Perhaps my favorite near-future SF of recent years is Aliya Whitely’s The Beauty, in which competition is not over resources but rather collective identity; the group fights not over food or weapons but rather whether their story be framed as a beginning or as an ending. Speaking of extrapolation from the present day and its anxieties, isn’t the fight over our story one of the most dominant of our age, at least in the U.S.? And The Beauty brings me to the last but perhaps most significant literary aspect I look for, narrative voice and language:
I can remember this is not how they were; I knew them, I knew them! Only six years have passed and yet I mythologize them as if it is six thousand. I am not culpable. Language is changing, like the earth, like the sea. We live in lonely, fateful flux, outnumbered and outgrown.
I’m glad I discovered small presses and short fiction, because in the world of big 5 novel imprints, language like that is almost wholly absent; on the occasions it moves beyond an invisible narrative voice that carries the plot along quickly, it tends to be some sort of stilted pseudo-medieval imagined pattern rather than language that uses poetic or prosodic devices.


G - Thanks for the short story cycle recs! Both Insurrections and 17776 sound right up my alley. I also need a break from the Malazan books: I’m midway through book 5 and am flagging a bit. They are very good, though I don’t love them uncritically--there’s a decent amount of stuff I don’t like, though on balance it’s a very impressive series, both in its imaginative-ness and ideationally. That said, a 10 book series is a tall order, and my original idea to read them all in one go probably isn’t going to happen. It probably shouldn’t happen; I need a break.



What impresses me most about the books is a point of contrast to Martin’s A Song of Ice and Fire. You’re absolutely right to bring up weather: there are regions on Earth that largely correspond to “years of summer” or “years of winter,” but they sure as hell don’t look like temperate medieval Europe. Weather affects everything: what you eat, what you wear, how you build things and so forth. I don’t mind that Martin changed the temporality of seasons, but there’s zero attempt to design from that premise. This contrasts with his careful approach to the internal logic of cultural practices in Westeros (though not so much in Essos).

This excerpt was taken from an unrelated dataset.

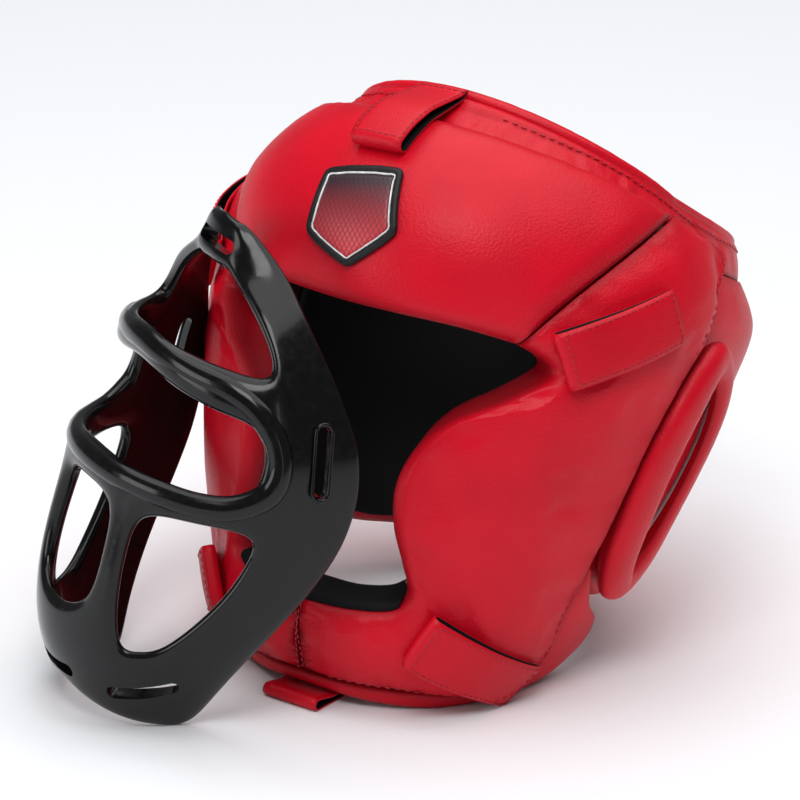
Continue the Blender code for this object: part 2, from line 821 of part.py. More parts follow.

Erikson’s world, by contrast, reads like a purposeful rejection of “realism.” The world is positively dripping with magic in ways that can be weird and confusing but refreshingly different. The internal logic is less that of “modern person bases world on modern interpretation of medieval societies” and more “modern person invents mythological world that adheres to multiple mythological logics.” Does that makes sense? I guess what I’m trying to say is that I love how untethered the Malazan world is from rote expectations of medieval-ness.

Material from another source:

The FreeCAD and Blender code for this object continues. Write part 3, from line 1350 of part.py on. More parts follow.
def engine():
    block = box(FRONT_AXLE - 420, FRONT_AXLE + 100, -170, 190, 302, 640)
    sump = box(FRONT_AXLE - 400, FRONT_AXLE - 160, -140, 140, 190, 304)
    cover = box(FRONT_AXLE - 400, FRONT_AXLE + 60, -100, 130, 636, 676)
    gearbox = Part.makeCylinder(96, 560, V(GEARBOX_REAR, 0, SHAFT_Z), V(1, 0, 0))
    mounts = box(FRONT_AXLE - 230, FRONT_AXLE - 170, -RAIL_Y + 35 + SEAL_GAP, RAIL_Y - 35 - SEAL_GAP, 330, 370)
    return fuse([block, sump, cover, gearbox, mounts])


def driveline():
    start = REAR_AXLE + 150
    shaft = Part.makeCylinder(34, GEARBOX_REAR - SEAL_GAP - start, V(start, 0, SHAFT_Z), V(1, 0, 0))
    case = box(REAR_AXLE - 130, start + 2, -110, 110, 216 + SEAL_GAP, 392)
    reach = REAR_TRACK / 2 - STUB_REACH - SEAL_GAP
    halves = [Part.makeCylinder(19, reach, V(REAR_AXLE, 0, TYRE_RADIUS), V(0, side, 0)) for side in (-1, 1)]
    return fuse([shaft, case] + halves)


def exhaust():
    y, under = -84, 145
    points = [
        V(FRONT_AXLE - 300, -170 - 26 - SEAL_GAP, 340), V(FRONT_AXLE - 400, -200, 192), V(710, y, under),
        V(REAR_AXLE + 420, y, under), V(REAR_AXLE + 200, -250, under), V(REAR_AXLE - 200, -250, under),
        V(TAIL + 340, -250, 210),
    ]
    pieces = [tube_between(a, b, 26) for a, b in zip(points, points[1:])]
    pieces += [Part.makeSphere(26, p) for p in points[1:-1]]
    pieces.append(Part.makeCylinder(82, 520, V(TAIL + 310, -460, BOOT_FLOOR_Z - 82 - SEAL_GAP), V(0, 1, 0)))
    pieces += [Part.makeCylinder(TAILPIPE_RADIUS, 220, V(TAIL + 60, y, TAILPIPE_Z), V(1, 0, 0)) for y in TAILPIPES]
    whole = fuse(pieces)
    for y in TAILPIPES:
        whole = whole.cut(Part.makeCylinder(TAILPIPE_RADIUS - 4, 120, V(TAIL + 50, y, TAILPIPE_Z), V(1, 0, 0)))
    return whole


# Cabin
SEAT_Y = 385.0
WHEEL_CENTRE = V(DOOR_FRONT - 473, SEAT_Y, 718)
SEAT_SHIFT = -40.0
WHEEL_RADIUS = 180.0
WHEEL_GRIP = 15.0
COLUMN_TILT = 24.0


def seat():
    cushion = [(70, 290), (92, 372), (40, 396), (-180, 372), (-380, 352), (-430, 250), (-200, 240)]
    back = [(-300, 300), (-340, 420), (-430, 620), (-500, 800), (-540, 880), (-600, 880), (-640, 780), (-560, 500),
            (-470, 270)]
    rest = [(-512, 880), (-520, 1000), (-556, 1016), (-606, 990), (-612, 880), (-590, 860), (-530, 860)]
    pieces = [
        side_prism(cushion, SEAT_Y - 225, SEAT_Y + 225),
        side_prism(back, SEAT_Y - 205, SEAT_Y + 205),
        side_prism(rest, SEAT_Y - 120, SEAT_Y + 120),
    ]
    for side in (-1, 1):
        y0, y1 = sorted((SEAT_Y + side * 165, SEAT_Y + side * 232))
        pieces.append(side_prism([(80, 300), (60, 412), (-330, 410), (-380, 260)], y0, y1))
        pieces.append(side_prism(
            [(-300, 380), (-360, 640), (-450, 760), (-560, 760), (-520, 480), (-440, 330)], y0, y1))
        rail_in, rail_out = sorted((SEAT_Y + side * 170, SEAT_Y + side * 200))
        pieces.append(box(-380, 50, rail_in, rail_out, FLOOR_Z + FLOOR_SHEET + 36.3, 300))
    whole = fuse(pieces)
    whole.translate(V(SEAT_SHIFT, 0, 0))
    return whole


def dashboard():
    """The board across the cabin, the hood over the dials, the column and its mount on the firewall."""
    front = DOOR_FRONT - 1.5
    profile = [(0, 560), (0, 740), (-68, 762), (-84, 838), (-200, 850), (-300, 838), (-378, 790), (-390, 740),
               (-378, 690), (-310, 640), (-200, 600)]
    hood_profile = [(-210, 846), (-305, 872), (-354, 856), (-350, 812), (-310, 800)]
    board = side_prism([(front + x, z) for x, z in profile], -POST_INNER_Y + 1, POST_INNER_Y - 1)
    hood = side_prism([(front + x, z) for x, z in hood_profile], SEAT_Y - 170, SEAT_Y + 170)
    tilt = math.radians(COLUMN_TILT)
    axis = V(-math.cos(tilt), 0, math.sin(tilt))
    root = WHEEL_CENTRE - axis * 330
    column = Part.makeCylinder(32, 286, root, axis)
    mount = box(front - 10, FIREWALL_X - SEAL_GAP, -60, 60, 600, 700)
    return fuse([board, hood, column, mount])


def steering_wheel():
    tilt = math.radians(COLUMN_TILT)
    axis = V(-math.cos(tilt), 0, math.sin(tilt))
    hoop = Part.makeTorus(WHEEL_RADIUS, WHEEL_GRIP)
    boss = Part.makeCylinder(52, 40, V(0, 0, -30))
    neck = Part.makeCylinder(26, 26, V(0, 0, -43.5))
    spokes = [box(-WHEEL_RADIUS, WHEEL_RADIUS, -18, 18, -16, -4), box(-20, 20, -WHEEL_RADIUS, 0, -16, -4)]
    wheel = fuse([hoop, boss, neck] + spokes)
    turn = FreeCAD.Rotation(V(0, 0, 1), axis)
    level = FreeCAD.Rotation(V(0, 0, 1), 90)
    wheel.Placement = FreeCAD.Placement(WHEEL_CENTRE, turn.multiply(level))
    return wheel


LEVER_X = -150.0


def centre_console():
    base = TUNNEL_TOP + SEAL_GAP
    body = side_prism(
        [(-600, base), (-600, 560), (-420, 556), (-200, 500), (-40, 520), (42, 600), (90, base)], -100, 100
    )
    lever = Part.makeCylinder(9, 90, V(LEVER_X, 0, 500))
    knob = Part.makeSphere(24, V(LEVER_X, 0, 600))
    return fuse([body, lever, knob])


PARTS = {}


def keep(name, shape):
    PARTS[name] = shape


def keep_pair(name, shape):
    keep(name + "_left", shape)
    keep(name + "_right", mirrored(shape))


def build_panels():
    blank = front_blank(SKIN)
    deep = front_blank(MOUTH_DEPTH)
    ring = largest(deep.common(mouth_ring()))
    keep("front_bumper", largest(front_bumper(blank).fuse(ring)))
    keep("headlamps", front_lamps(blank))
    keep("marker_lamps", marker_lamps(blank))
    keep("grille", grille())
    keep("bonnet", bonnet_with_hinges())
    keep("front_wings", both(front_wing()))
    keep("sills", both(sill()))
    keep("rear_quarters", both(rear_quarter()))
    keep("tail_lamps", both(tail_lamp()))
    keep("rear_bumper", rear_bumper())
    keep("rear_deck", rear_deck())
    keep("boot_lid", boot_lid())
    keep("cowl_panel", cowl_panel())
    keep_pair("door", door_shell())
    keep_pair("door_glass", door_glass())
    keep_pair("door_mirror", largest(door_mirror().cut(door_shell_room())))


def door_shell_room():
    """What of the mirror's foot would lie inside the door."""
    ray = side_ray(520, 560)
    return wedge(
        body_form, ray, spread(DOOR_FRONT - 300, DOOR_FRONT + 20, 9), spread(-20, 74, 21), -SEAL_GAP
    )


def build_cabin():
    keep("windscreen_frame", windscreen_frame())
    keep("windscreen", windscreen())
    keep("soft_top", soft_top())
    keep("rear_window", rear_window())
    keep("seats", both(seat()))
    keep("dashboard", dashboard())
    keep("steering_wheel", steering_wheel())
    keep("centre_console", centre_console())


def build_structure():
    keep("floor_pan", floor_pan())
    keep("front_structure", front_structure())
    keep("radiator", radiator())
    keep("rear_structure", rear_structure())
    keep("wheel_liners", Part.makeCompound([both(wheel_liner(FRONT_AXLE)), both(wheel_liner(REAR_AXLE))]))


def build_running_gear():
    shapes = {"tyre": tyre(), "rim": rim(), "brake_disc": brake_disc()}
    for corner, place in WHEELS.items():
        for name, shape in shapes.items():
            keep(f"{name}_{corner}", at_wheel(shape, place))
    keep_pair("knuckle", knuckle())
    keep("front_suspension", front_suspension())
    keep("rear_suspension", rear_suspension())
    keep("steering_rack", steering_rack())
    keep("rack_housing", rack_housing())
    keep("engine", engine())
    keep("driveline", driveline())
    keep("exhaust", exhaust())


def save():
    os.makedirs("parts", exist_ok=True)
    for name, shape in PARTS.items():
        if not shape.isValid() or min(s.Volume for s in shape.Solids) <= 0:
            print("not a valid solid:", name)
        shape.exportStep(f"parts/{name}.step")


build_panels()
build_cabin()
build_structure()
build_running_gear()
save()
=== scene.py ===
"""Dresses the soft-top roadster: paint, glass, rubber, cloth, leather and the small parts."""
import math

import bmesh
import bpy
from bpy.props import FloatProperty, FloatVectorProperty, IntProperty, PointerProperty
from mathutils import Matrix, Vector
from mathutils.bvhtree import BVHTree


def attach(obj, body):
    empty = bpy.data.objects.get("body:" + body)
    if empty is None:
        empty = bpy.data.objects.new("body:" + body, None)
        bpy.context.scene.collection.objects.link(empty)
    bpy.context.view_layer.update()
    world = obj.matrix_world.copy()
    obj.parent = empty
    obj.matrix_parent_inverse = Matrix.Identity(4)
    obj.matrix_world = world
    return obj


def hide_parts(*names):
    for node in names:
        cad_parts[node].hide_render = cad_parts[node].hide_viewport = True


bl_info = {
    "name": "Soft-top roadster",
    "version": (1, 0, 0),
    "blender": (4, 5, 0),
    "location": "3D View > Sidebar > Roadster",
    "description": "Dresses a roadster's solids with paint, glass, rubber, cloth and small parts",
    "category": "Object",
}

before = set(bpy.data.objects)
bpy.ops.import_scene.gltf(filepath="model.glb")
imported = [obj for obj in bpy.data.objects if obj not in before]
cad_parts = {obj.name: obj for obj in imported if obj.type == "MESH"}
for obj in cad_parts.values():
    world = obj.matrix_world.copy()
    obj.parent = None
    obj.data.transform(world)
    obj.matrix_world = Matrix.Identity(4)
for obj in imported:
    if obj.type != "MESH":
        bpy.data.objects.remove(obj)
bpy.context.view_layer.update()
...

This is especially striking with regards race/ethnicity and gender. The Malazan Empire is multiethnic and multiracial, ruled by a blue-skinned woman and featuring an army where half the soldiers are women. Some of the other societies portrayed are patriarchal, but others are matriarchal and others still are neither one nor the other.


I don’t love everything about the books. A couple entries get splatterpornographic, and I’m not a fan of that. But unlike a lot of other grimdark fantasy, the overarching narrative is one of redemption through loyalty, kindness and charity. That’s another point of contrast with ASOIF, where it’s more about getting to the finish alive and never trusting anyone unless they’re a blood relative (and even then not entirely trusting them).

More broadly, I like your distinction between the textual (the world) and the meta-textual (how and why the world came to be what it is), and agree that in SF, failure to think about the latter likely explains a lot of failures in the former. That ties to the notion of trope-forward SF: who cares if the setup makes no sense, because fun! Or because it’s just a metaphor.

This is something that came up in my conversation with Megan. I’m not against books or stories of films that aspire to be good entertainment and nothing more; nor am I against books or stories where the science fictional is confined to literalized metaphors. Both can be done really well. What does concern me, as an observer of genre, is a sense that--increasingly--that’s all anyone wants to do with SF. Outside the dreary hidebound world of stories where libertarians describe warp engines, that is.

That’s a bit unfair--there is a lot of good SF still. And agreed--you need to look at small presses to find a lot of it. Or, increasingly, to non-genre imprints. The big genre imprints seem to be moving farther and farther from the kind of SF I find exciting, and towards the safety zone of trope-forward SF.

But enough of me yelling at clouds. You are a prolific reviewer of short fiction, so I’d like to ask: which short fiction writers are most exciting to you right now? And who would you be most excited to read in novel or series form?


CK - Short stories and novels are such different art forms that I don’t hold longform aspirations for short fiction writers. (In fact, something I often tell people looking for where to start with shorts is not to begin with their favorite novelists; I don’t think that’s generally the best way to go about it.) But as far as series are concerned, I’d love to see series set in Malon Edwards' alt-history Chicago and Ruthanna Emrys’ Tikanu. More fairytale retellings by Veronica Schanoes are always good. Some of Wole Talabi’s stories read like short story cycles unto themselves -- “A Short History of Migration in Five Fragments of You” comes to mind. And recent debut authors whose careers I’ll be watching closely include Ian Muneshwar and Tlotlo Tsamaase.

I haven’t been able to keep up with the field this year; of what little I did read, probably the most memorable story, “Control Negro” by Jocelyn Nicole Johnson, I found outside of it, in Guernica. It’s ostensibly realist and uses the tropes of literary fiction, but the tools it uses are absolutely speculative. So I hope to see more SFnal work from the author.